Par ailleurs, les autorités britanniques sont parfaitement conscientes du fait que l'éclatement de British Rail en une multitude de sociétés ne sera pas viable à long terme. D'ores et déjà, on constate que pour l'exploitation des services de transport de voyageurs, certaines entreprises ont obtenu deux ou trois franchises et comptent améliorer ce score avant la fin des appels d'offres. De même, dans le secteur du fret, les trois sociétés de fret lourd ont été rachetées par la même entreprise américaine. Récemment, l'entreprise de bus Stagecoach, détentrice de deux franchises, a entamé une procédure de rachat de l'une des trois compagnies de matériel roulant (Rolling Stock Companies), ce qui peut paraître contestable au regard de la philosophie initiale du projet gouvernemental consistant à séparer les différentes fonctions de la gestion des chemins de fer. Ce rachat est actuellement examiné par l'autorité chargée de la concurrence, la Mergers and Monopolies Commission. Il est donc clair qu'un certain processus de reconcentration est en cours et que le nombre d'acteurs sur le marché devrait se réduire au cours des prochaines années.
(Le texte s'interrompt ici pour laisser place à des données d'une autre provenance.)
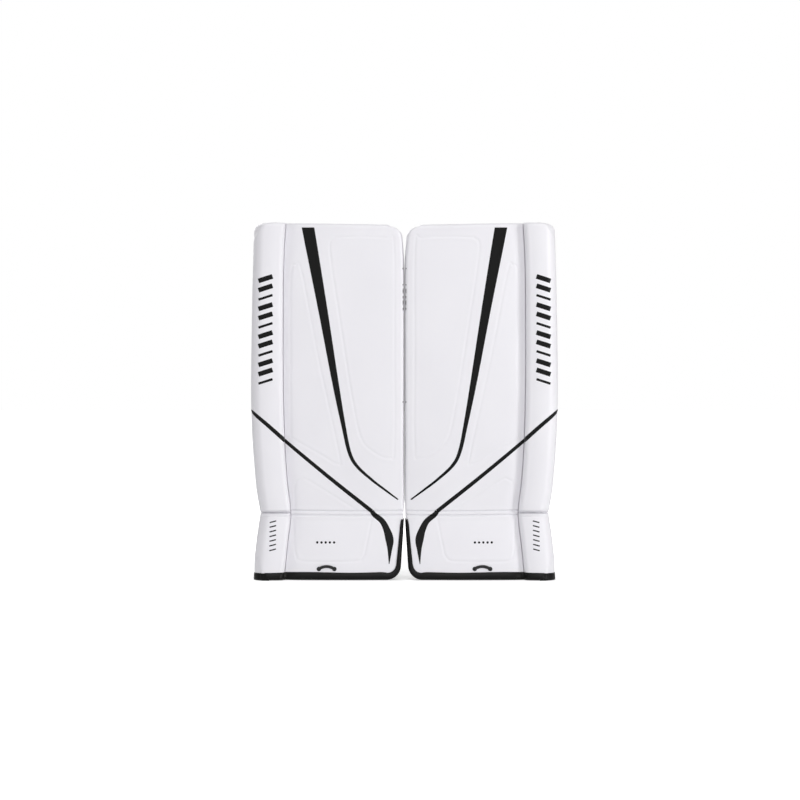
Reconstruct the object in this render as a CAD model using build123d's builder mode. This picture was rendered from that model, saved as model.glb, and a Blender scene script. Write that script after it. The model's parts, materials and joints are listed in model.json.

Votre rapporteur s'est rendu sans a priori en Grande-Bretagne pour examiner l'organisation et le fonctionnement du chemin de fer. Il a pu constater que le système se mettait en place dans des conditions satisfaisantes et que certains aspects de la réforme donnaient d'ores et déjà des résultats positifs :

- la séparation de l'exploitation et des infrastructures, défendue par la Commission européenne, a été mise en oeuvre de manière très radicale et a permis une véritable transparence dans la gestion du système ;

- la notion de contrat de service public permettra presque à coup sûr d'améliorer la gestion des chemins de fer ; dès le départ, les éléments du contrat sont clairement définis : l'exploitant a un cahier des charges à respecter en contrepartie duquel il reçoit si nécessaire une subvention appelée à diminuer progressivement ;

- on ne peut pas parler d'un abandon du service public, dans la mesure où le système demeure très encadré ; ce qui est exact, c'est que le service public n'est plus un concept flou aux contours incertains, mais qu'il correspond à un certain nombre de missions clairement définies et inscrites dans un cahier des charges.

En revanche, certaines interrogations demeurent, qui appelleront un réexamen du système après quelques années de fonctionnement :


- l'éclatement de l'ancienne British Rail en une multitude d'entités ne présentait probablement pas un caractère obligatoire, et l'on assistera vraisemblablement à une certaine reconcentration ;

- certains problèmes de coordination et d'organisation paraissent encore imparfaitement résolus ; ainsi, la nécessité de traverser plusieurs réseaux pour accomplir certains trajets conduit à une tarification complexe qui n'est pas toujours la plus avantageuse pour le client ;

- la privatisation de l'entreprise détenant les infrastructures est un choix politique, dont les conséquences à long terme mériteront d'être examinées attentivement ;

- enfin, le coût du nouveau système pour l'Etat ne peut être encore clairement établi ; il conviendra de suivre l'évolution du système afin de vérifier si la décroissance des subventions s'opère dans les délais prévus sans que l'équilibre financier des exploitants soit menacé.

En définitive, votre rapporteur salue le courage de cette réforme, dans un pays où le délabrement du réseau et la dégradation de la qualité du service étaient devenus insupportables. Il est souhaitable que les autres pays européens, et notamment la France, s'intéressent davantage à ce système, non pour l'imiter, car chaque pays a des impératifs qui lui sont propres, mais parce que la comparaison objective doit précéder la décision.